The Miles Davis 2xLP collection The Complete Birth of the Cool (Blue Note/UMe) came out this past June celebrating the 70th anniversary of the initial Birth of the Cool sessions. Today, Universal Music Group’s “Never Made” project, in collaboration with Blue Note/UMe and Ingenuity Studios, has released a music video for one of the album’s standouts, the Chummy MacGregor/Johnny Mercer song “Moon Dreams.” Influenced by Miles Davis’ own sketches, the animated visuals for the track imagine a night out in New York City thru every era of Jazz history.

The Complete Birth of the Cool chronicles the brief but influential Miles Davis nonet started in 1948 in conjunction with pianist and arranger Gil Evans and baritone saxophonist Gerry Mulligan. Evans’ basement apartment in Manhattan had become a meeting place for young musicians looking to move beyond the dominant style of bebop. Expanding bebop’s quintet into a nine-piece, Evans and Mulligan added baritone saxophone, trombone, French horn, and tuba in paired groupings attempting to achieve Davis’ desire for the instruments to sound like “human voices singing.”
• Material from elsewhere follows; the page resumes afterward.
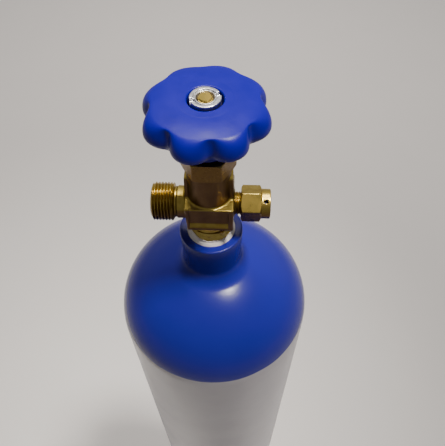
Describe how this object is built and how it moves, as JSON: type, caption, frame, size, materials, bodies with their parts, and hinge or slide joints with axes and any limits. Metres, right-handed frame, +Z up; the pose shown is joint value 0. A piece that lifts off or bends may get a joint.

In September of 1948, the nonet would begin a two-week engagement opening for Count Bassie at the Royal Roost in New York. The following year, Capitol Records signed the group leading to the recording of twelve tracks over three sessions between 1949 and 1950. While Capitol would go on to release some of the recordings as 78rpm singles in 1949/50, as well as a 10″ LP entitled Classics in Jazz: Miles Davis in 1954, Birth of the Cool was not released until 1957. While Davis had already moved on to hard-bop by that time, the album would go on to influence the West Coast Cool Jazz sound.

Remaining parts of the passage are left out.